The latter was originally recorded by the Stones for their 1965 album Out Of Our Heads and this version (Stones fans will be pleased to know) pays homage to the original and doesn’t stray too far away from the raw blues feel from the sixties. Out Of Our Heads itself consisted mostly of cover versions but The Under Assistant West Coast Promotion Man was their own composition albeit under the pseudonym of  ‘Nanker Phelge’. Come On is a more well-known Chuck Berry track from 1961 that the Stones covered and released as their first ever single in 1963.

“Come On” is good clean audio, no gimmicks, soul throughout, splendid musicianship, unfussy production, terrific songs and Hooyoosay on top form. This is just all grown up, warm, wonderful and acerbic music. Music like this just shows how shite commercial radio is.

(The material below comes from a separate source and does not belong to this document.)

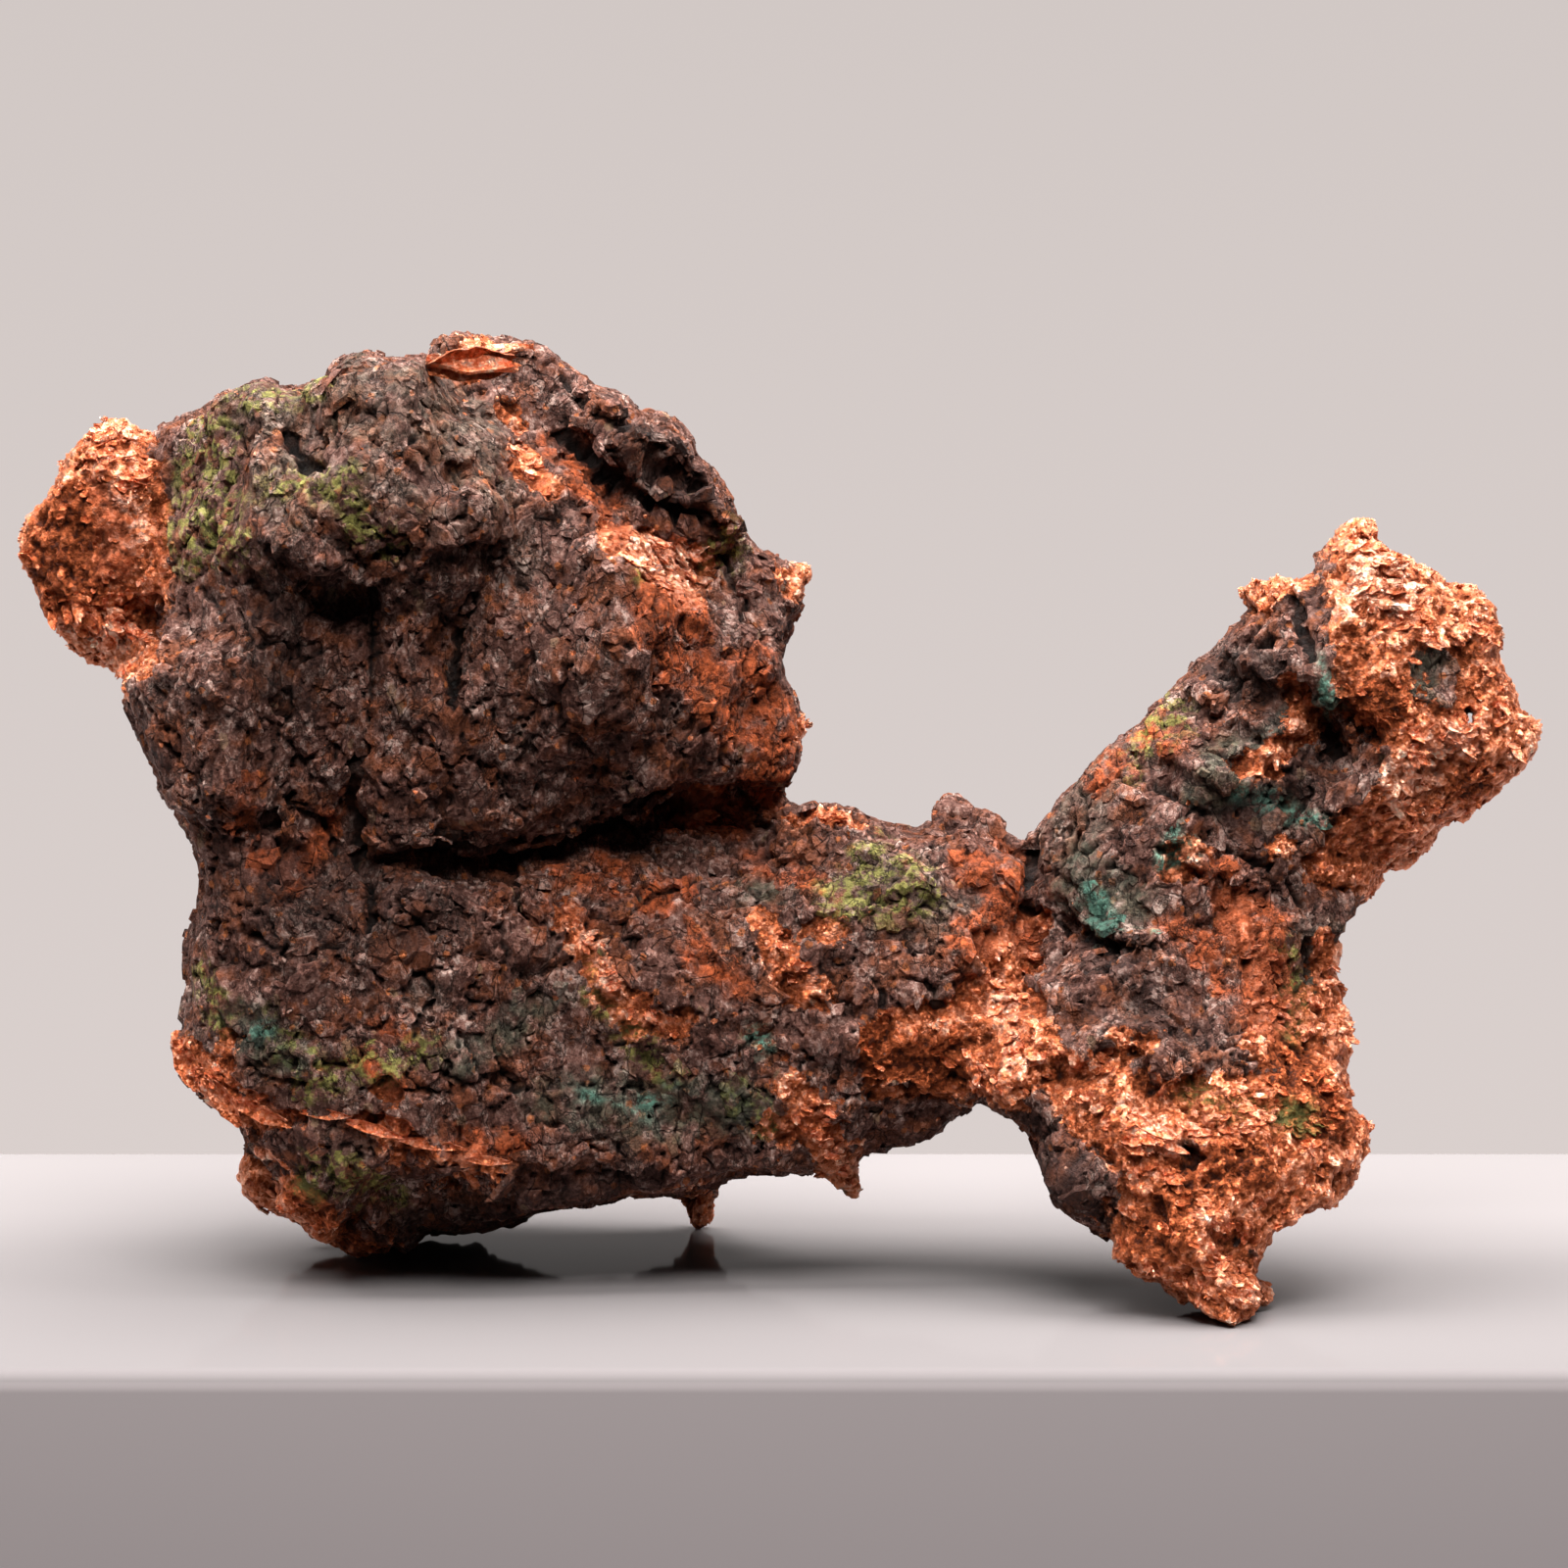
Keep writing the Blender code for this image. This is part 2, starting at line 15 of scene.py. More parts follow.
import bpy
import numpy as np
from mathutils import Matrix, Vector


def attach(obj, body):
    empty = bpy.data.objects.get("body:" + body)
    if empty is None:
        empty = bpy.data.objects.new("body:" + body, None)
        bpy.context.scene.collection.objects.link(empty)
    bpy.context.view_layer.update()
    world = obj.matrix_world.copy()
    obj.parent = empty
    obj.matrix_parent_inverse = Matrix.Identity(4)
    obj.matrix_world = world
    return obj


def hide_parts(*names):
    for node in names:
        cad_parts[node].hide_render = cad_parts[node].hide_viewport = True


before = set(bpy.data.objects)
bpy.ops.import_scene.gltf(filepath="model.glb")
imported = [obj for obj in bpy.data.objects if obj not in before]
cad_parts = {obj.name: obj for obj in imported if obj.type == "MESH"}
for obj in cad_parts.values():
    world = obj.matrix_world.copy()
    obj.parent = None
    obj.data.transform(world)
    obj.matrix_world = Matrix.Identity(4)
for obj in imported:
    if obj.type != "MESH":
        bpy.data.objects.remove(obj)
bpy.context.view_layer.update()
MM = 0.001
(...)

Nearly fifty years have passed since these songs first hit the air, yet Hooyoosay reproduce it with the same intensity of that youth gone by; only their playing is more relaxed and considered. Listening to this Ep, you get a strong feeling that the musicians loved making it, as they did their previous releases. They keep the music polished and unfussy, and while the original influences are there, they never ever sound like being a copy of anyone.

Like almost all the Hooyoosay material, this will transport you back to the great sixties sound – if you had the privilege of being there in the first place you’ll really appreciate the sounds and atmosphere. If unfortunately you are too young to have been there, well then now’s your occasion to savor the swinging sixties!

Hooyoosay also cross lines and borrow from 80’s new wave sounds and even go as far as the jangly  pop-punk sounds of Green Day and Blink-182. Not only has this band released outstanding music, but their song choices showcase almost forgotten classics. Of course, what really matters is that Hooyoosay always deliver an astonishingly vibrant and inspired collection of songs, as they have done here, yet again.

All I can say is that the world would be a far poorer place without the soaring sixties’ melodies and riffs, as authentically reproduced by Hooyoosay!